- _Goal_: Quote the entries below from the line with "centre_feet();" through the line with "obj.matrix_parent_inverse = Matrix.Identity(4)", both ends included, and only those lines.

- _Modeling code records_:
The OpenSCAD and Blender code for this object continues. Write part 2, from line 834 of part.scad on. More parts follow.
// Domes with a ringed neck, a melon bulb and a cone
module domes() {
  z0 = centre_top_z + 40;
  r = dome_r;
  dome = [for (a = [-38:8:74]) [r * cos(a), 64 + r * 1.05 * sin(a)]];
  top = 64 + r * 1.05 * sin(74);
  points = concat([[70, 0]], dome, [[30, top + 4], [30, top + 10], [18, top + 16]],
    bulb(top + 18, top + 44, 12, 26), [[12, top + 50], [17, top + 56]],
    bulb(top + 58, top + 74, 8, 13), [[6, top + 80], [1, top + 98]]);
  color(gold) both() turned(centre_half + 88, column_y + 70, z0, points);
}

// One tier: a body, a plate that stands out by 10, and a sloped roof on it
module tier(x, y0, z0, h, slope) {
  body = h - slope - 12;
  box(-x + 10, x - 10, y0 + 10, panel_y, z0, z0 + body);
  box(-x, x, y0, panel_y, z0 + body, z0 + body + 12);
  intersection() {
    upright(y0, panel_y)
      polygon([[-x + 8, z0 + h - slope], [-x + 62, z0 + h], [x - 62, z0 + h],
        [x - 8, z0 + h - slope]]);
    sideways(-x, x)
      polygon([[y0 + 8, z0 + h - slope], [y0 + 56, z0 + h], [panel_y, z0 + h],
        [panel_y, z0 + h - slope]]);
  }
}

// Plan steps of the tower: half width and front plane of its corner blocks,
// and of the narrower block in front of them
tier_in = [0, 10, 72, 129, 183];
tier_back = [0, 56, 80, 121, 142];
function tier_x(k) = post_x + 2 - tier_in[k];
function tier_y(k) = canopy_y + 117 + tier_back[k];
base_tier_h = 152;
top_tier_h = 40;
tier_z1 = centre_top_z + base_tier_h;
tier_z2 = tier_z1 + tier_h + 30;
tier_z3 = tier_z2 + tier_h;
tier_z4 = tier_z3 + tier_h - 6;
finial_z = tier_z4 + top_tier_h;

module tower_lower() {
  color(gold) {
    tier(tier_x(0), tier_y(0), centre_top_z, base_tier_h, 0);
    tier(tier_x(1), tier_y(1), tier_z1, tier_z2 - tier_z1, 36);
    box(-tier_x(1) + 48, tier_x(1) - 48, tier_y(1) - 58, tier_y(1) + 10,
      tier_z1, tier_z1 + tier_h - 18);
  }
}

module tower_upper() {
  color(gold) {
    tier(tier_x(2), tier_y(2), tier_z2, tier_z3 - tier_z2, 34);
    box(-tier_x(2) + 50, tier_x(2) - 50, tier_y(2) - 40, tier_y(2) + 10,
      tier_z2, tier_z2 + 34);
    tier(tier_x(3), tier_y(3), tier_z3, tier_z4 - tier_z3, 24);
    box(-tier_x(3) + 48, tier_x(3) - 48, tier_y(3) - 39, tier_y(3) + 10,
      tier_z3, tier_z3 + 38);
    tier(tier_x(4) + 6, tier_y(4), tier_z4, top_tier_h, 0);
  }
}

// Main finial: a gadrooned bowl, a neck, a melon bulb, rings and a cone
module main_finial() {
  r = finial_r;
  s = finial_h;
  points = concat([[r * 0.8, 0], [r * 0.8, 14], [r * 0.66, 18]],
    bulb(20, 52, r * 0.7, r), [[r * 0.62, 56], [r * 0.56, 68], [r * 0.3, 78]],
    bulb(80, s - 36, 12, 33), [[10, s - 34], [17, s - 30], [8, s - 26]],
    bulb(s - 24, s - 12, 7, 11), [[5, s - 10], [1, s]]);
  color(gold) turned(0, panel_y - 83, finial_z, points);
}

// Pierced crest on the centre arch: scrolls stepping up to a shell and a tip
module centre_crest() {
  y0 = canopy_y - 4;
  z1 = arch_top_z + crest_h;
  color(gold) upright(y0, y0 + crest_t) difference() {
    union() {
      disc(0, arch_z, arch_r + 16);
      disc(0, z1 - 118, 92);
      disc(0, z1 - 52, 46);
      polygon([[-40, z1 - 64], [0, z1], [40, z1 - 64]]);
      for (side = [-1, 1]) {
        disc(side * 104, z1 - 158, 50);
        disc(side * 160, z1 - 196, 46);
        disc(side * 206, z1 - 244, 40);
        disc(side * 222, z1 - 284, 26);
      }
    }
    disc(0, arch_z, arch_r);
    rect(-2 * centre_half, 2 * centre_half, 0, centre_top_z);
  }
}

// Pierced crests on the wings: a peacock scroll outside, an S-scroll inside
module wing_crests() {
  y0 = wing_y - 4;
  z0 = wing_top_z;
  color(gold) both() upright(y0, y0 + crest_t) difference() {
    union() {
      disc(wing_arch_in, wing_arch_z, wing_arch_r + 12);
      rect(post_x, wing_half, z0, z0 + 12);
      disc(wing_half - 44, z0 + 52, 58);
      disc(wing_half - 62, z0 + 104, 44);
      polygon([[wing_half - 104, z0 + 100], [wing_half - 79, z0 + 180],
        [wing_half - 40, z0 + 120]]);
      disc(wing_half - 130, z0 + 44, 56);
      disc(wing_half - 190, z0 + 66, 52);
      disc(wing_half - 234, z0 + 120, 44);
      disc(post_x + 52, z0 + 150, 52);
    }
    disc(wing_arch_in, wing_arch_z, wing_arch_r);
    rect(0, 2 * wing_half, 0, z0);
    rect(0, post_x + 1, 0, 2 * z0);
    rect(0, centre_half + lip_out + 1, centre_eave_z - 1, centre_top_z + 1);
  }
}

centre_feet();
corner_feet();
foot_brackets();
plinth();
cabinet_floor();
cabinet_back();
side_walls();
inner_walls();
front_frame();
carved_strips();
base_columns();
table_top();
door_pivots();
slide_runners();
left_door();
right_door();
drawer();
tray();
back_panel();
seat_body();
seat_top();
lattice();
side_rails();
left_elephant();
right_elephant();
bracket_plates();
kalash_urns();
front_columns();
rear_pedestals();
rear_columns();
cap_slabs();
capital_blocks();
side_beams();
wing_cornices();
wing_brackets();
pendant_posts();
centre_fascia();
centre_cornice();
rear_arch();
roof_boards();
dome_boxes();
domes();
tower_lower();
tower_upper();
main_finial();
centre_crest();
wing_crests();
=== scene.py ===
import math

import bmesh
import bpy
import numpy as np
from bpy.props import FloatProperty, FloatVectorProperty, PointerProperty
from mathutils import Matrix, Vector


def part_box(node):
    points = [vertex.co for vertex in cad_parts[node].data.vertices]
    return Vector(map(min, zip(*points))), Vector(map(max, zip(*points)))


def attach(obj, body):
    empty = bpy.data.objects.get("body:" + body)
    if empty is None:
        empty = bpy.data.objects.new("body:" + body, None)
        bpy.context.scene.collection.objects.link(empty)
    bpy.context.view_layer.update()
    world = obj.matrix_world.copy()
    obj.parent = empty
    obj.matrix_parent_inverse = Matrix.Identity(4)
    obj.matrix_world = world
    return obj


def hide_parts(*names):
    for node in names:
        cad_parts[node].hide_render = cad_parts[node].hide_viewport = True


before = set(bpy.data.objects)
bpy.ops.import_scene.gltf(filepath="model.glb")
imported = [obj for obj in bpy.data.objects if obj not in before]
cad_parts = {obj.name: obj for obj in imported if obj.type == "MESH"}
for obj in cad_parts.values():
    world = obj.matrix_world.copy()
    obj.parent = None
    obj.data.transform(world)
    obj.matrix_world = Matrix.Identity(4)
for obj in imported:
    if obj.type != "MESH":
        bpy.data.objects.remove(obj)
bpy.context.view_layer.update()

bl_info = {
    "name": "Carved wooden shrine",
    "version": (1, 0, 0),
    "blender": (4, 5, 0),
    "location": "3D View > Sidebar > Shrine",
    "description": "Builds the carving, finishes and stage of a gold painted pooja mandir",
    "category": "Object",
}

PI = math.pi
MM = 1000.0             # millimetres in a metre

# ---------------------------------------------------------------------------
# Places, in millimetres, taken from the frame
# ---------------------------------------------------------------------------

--

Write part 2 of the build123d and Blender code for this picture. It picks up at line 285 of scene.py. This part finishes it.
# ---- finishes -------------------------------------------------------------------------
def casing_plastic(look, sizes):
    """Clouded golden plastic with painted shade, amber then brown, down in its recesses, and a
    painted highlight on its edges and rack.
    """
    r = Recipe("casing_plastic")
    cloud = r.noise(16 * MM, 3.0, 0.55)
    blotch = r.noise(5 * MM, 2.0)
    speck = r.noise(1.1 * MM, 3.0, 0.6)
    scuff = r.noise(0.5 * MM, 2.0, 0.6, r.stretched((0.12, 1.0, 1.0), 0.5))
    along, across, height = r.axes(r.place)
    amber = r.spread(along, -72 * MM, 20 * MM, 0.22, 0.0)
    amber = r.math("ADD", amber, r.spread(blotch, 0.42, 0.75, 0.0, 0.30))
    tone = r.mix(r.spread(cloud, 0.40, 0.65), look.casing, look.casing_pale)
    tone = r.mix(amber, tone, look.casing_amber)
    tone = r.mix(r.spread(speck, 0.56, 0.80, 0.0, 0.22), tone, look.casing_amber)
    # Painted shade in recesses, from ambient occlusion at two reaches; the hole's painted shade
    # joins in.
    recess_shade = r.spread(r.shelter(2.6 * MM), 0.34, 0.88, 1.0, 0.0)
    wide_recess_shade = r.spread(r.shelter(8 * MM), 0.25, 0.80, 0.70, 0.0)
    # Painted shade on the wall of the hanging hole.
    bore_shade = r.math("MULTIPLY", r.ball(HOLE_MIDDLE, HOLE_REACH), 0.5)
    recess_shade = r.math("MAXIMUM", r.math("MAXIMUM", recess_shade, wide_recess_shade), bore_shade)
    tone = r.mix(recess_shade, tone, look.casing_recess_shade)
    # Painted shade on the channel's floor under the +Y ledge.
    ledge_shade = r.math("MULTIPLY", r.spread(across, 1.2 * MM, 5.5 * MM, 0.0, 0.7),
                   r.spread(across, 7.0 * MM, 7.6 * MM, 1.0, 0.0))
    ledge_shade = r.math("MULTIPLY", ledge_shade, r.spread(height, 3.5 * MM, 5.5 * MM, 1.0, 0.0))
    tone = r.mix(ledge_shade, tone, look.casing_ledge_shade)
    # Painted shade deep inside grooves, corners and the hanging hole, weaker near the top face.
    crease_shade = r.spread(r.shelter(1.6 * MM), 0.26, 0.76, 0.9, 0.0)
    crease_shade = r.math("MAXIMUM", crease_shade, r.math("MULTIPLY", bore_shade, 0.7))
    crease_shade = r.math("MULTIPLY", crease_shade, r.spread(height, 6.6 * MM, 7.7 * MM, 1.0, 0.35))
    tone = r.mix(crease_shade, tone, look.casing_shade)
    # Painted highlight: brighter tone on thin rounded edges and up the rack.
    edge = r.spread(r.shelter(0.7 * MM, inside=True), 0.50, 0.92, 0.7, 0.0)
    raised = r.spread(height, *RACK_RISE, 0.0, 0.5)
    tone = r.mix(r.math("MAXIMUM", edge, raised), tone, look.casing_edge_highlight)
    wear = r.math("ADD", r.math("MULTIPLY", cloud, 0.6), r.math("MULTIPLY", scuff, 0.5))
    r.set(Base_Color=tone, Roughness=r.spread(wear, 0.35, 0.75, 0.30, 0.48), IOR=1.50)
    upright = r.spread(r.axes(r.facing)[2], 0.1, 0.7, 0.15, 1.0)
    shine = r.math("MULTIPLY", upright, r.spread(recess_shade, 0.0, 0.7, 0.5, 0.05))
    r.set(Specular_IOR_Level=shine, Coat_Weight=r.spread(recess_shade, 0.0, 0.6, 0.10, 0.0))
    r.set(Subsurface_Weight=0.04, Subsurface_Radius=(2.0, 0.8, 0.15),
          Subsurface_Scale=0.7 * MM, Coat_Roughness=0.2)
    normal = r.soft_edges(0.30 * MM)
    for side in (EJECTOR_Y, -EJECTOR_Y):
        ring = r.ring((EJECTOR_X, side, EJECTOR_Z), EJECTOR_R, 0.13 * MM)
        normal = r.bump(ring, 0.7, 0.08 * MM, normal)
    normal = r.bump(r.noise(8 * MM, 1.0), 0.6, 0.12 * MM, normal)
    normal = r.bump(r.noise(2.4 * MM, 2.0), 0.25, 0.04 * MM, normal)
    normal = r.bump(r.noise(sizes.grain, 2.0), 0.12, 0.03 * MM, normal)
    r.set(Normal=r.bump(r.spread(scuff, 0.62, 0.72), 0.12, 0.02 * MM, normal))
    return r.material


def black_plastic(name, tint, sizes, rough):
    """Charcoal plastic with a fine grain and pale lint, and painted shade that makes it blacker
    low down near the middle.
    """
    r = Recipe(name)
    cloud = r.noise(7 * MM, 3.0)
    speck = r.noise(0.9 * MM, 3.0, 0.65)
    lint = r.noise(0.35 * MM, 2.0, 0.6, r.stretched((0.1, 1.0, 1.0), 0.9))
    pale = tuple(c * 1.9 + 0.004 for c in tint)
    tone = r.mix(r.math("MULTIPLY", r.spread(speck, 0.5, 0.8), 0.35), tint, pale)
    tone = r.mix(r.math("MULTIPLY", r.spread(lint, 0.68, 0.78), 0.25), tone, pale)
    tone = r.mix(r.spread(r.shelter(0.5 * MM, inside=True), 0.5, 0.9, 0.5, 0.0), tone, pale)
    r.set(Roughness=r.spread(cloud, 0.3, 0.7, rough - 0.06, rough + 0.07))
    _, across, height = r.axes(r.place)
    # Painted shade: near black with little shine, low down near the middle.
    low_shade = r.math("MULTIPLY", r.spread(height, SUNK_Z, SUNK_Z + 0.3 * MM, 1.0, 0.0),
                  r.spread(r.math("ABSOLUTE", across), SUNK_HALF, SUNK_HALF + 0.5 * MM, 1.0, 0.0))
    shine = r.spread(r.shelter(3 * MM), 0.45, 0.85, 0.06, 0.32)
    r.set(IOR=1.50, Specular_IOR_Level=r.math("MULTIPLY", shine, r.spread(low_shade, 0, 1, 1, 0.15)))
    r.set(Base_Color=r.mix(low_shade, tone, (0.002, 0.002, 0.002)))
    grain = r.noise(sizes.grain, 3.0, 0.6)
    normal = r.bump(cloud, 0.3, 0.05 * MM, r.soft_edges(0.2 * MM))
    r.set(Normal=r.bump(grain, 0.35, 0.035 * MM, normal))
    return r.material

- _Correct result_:
centre_feet();
corner_feet();
foot_brackets();
plinth();
cabinet_floor();
cabinet_back();
side_walls();
inner_walls();
front_frame();
carved_strips();
base_columns();
table_top();
door_pivots();
slide_runners();
left_door();
right_door();
drawer();
tray();
back_panel();
seat_body();
seat_top();
lattice();
side_rails();
left_elephant();
right_elephant();
bracket_plates();
kalash_urns();
front_columns();
rear_pedestals();
rear_columns();
cap_slabs();
capital_blocks();
side_beams();
wing_cornices();
wing_brackets();
pendant_posts();
centre_fascia();
centre_cornice();
rear_arch();
roof_boards();
dome_boxes();
domes();
tower_lower();
tower_upper();
main_finial();
centre_crest();
wing_crests();
=== scene.py ===
import math

import bmesh
import bpy
import numpy as np
from bpy.props import FloatProperty, FloatVectorProperty, PointerProperty
from mathutils import Matrix, Vector


def part_box(node):
    points = [vertex.co for vertex in cad_parts[node].data.vertices]
    return Vector(map(min, zip(*points))), Vector(map(max, zip(*points)))


def attach(obj, body):
    empty = bpy.data.objects.get("body:" + body)
    if empty is None:
        empty = bpy.data.objects.new("body:" + body, None)
        bpy.context.scene.collection.objects.link(empty)
    bpy.context.view_layer.update()
    world = obj.matrix_world.copy()
    obj.parent = empty
    obj.matrix_parent_inverse = Matrix.Identity(4)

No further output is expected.